Some eReaders are now shipping with full color LCD screens that closely resemble the LCD screens found in laptops and traditional tablets; in fact, some of those LCD screens are indistinguishable from the glossy type used in everyday computers. When shopping for a color eReader, be sure to look for eInk or Pearl technology which allows the color image to display with minimal backlighting and refresh times; this will ensure that no headaches arise after long periods of reading. The perk of an eReader is this type of screen, and going without one largely eliminates the reason for purchasing an eReading device over a traditional tablet.

What to Look For: Input Method

Any good eReader comparison chart should note whether the device uses a physical keyboard (typically located along the bottom of the device) or a touch-based input method that uses a touchscreen.
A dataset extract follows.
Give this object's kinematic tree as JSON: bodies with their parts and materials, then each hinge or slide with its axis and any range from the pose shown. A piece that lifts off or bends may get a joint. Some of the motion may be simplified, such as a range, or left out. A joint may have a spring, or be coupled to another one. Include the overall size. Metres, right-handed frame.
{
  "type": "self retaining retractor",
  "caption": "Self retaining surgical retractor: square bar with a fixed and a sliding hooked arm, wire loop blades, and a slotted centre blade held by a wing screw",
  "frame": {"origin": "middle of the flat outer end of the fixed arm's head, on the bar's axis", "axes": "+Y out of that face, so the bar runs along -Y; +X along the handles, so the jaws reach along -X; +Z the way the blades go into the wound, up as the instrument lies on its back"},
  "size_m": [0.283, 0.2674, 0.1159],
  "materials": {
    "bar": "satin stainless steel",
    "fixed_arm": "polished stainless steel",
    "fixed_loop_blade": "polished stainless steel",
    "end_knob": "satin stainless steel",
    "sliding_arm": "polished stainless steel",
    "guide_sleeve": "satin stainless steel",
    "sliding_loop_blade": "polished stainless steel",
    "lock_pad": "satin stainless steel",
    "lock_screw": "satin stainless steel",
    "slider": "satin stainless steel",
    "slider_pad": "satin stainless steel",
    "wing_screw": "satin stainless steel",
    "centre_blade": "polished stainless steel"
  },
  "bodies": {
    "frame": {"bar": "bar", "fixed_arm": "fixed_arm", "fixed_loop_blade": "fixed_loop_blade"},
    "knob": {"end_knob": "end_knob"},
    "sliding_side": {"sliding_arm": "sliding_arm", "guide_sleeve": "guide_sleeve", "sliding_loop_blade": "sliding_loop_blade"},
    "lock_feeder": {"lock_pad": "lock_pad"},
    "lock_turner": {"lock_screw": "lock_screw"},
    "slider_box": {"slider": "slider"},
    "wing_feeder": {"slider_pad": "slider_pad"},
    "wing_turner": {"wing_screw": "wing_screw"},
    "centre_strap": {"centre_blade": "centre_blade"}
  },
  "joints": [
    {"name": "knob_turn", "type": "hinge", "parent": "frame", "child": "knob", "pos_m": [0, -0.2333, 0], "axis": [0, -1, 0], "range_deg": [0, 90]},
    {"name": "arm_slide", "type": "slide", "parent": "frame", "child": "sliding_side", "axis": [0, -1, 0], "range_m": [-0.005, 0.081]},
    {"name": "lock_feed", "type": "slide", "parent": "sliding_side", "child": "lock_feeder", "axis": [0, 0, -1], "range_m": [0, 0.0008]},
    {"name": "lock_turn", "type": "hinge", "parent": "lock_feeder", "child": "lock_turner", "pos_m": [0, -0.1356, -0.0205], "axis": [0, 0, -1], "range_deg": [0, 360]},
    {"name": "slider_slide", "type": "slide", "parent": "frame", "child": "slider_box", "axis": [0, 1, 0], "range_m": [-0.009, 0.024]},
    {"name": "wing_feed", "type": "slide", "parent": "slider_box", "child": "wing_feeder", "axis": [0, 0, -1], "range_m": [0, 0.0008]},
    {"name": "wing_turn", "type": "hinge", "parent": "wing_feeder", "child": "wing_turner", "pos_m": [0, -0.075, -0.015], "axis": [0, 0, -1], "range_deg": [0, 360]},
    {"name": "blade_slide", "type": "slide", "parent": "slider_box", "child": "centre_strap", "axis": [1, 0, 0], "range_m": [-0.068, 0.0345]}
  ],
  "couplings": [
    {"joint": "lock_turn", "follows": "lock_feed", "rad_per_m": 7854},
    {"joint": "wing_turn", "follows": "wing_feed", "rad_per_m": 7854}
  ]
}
You will want to pay special attention to this feature when comparing eReaders, as touch-sensitive screens can be especially cumbersome and hard to learn for those who have never owned a touch-enabled device before. It may be a better idea, as a first-time eReader purchaser, to choose a physical keyboard.

These physical keyboards, such as the full QWERTY keyboard found on many Amazon Kindle devices, works just like the full-size keyboard included with any desktop or laptop. The buttons are fixed and pressed, and there's no guess work or learning the "proper way" to touch the screen in order to generate a response.

What to Look For: Physical Size

When you compare eReaders, be sure to pay attention to the dimensions. These dimensions, which detail the length, width, and depth of each eReader, can make or break the reading experience. A device which is too small will be awkward to hold in the hand and will be unable to display a decent amount of text -- or might make text very small in order to display a suitable amount on the screen. Likewise, a device with a large screen will be difficult and uncomfortable to hold, and you might find yourself reading less because it's simply frustrating and impossible to get comfortable.

What to Look For: Utility

The eReader has always been a relatively simple device, but any comparison of eReaders currently on the market will make clear that simplicity is becoming increasingly rare among these tablets. That's because the addition of a color screen has inspired manufacturers to offer tablet-like applications for their devices, with some even choosing to base their next-generation devices on popular (and complex) tablet and smartphone operating systems.

If all you want to do is read, be sure to lean toward a more simplistic eReader. It's more cost effective, easier to use, and will likely be a better all-around user experience. An eReader comparison chart will likely note whether the device ships with applications or a tablet-style operating system. If you're a simple person, choose a simple tablet and avoid the confusion that comes with so-called "feature creep."

Read Reviews and Make a Decision

Finally, if you've found what looks like the perfect eReader, be sure to peruse an online ebook reader review for the device of your choice before committing your hard-earned money to it. Be sure that other users have found it as ideal as it seems in your own mind. And if it passes that test with other users, get ready to purchase your very own eReader -- one that's perfect just for you!